Hon CHRIS PENK (Minister for Building and Construction): Thank you, Madam Chair. In the member's second question, I didn't quite catch where the reference to the three-year period is. So after I've answered his first question, I wonder if he would seek a call just to clarify that, please.
In terms of the point around return of a development contribution or some land that had been set aside where that has taken place in consideration for providing or enabling the development to take place: if the development doesn't take place, then the development contribution which is used to support funding infrastructure isn't needed anymore for that purpose. So that would be why that would be returned.
CHAIRPERSON (Barbara Kuriger): I'll just call on Dr Lawrence Xu-Nan to clarify the question that the Minister just referred to.
Dr LAWRENCE XU-NAN (Green): Thank you, Madam Chair. I'll be really brief. So this is Schedule 2, inserting new Part 10 into the Local Government Act, clause 59(1).

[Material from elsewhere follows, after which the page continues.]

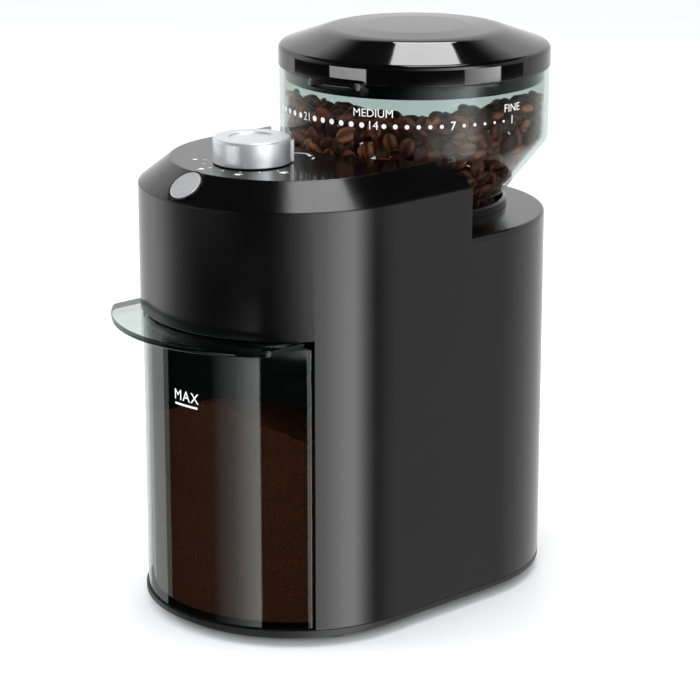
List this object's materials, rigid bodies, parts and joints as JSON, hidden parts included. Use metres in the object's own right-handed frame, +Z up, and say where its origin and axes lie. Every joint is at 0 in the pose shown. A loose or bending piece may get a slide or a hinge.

Schedule 2 has provisions that allow that "Territorial authorities may require development contributions for small stand-alone dwellings", but clause 59(1) says this clause only applies—and it expires within three years of the commencement date. My question is: does that mean that after the three years, and after this clause has expired, territorial authorities can no longer require development contributions for small stand-alone dwellings? Is that how I'm meant to be reading that particular clause?
ARENA WILLIAMS (Labour—Manurewa): My questions relate to page 19 and, there, clauses 52, 53, and 54, which set out how the various pieces of information, the certificates that are given by professionals who are carrying out work in the building of small dwellings are meant to be handed on, and what happens with them in the scenario. The question is really to the Minister: there's all different sorts of regimes with different sorts of penalties and different sorts of liabilities that arise but they are all essentially the same provision. Have we got this right in that there is no obvious recourse, there is no sort of obvious end point if these certificates of compliance or certificates of safety are not handed over in that period. What is the process for a homeowner to be able to get that information that they need and are required have later in the process, if that's not forthcoming, and what is the system here? Should it be read as if it is—like in a situation where those requirements can be enforced. Are they enforceable? What recourse do the homeowners have here?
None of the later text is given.